Wally Jr. – another member of Batom’s Bottomless Cavalcade Of Seldom-Seen Characters.
You know, after the clever(ish) “mother-in-law” joke from yesterday, this really, really REALLY seems forced. “I have to stay aloft in this cherry picker because visualizing band marching is, ultimately, the only thing that matters to any self-regulating society! Otherwise we’d just be barbarians!”
I know Tom Batiuk never listens to us, but honestly, he ought to listen to someone other than his own fever-inflamed band conductor. This is so stupid, it has sailed far beyond the safety lanterns. And, to be totally, brutally honest here, it isn’t funny on any level at all.
Epicus: It really disturbed me that Wally Jr. actually looked YOUNGER in 2011 than he did in 2007.
As far as today’s strip goes, I see Dinkle and Becky’s emotional adultery continues. Ick. Fact: These two have been pictured off with just each other than they ever have been with their respective spouses.
Fact: Just who is taking care of Becky’s kids is an even better question than the fate of Rachel’s kids or Harry’s younger children.
I’d find it deliciously interesting if Evil!Roberta has been their true caretaker all this time. (We already know for a fact that John never watches them, instead “batching it” at the Komix Korner.)
My first impression of today’s laff-riot was Dinkle! and I was wise enough to read ahead to see Jeffcoat Wayne spotted Der Dinkle as well. So all I can add is:
“C’mon on down Becky! When I loan a girl my scissor-lift, I expect her to put out!”
Considering that Wally and DSH John work in the same building, I’ve never understood why Batiuk hasn’t ever shown them running into each other. You’d think a competent comics writer would want to create some actual dramatic tension- wait, now I understand why.
I applaud your collective memory of the Wally/Becky coffee klatch. Wasn’t Becky the only face Wally could recall? Seems like it would have been interesting to explore, instead of just throwing it out there for a week because Batiuk once read a story about that condition in the paper.

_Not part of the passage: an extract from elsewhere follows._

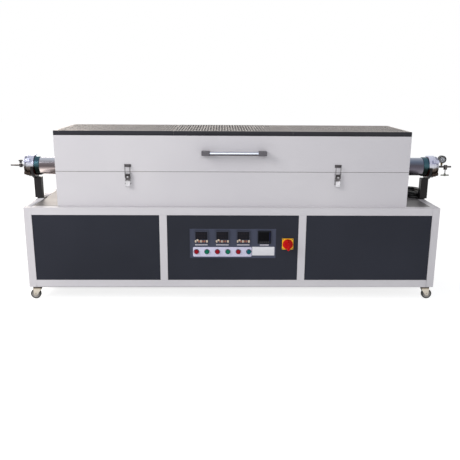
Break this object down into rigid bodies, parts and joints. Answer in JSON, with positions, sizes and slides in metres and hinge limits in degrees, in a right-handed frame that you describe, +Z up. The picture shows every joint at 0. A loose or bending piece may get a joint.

10 bucks says that when Lefty finds out about Wally’s wedding, she’ll act all happy and glad for him. Then, we’ll see a shot of her sitting forlornly by herself in a semi-darkened room, experiencing the kind of melancholy one can only get at county fairs/carnivals.
The last three entries have made me think what Westview needs is a good Mary Worth-style meddler. The only FW character with an ego that even remotely approaches that of Mary Worth is Les, which could be really great – with Worth-Les going around poking his nose in other people’s business, trying to solve their problems through inane, pun-laced advice, opportunities would abound for each and every character to punch Worth-Les right in the face….
You know…you could easily put a police hat on Harry Dinkle and the 3rd panel would look like Becky was attempting to suicide over Wally & Rachel’s engagement. That originally was what I thought Batiuk was trying to allude to here, I give him too much credit.
The town consists of a pizza joint, a comic book store, a high school and 5 dwellings. Try keeping a secret.
Ah yes, the coffee meeting, forgot all about that. Now that that memory has been reanimated, wasn’t there also a week where Rachel sat down over coffee with Becky to ask her blessing and/or permission to date Wally?
Jeffcoat: blessing, permission, and a rather dire warning that, for better or worse, Rachel chose to ignore.
I remember there were copious amounts of steam involved in that arc.
How did he get re-depoyed? He was OUT of the army during Act II or did the Army institute a draft while I was napping and only draft those who have already served? Was he a reservist and get called back up?
I don’t know why I gripe about continuity but the lack of it bugs me more than the poor art work, horrible plot lines and poor writing.
Oohhhh… silhouetted steam! Many thanks!
The coffee shop was called “Jitters” wasn’t it? I guess they went out of business, like the book store, and the party decorations store will soon follow.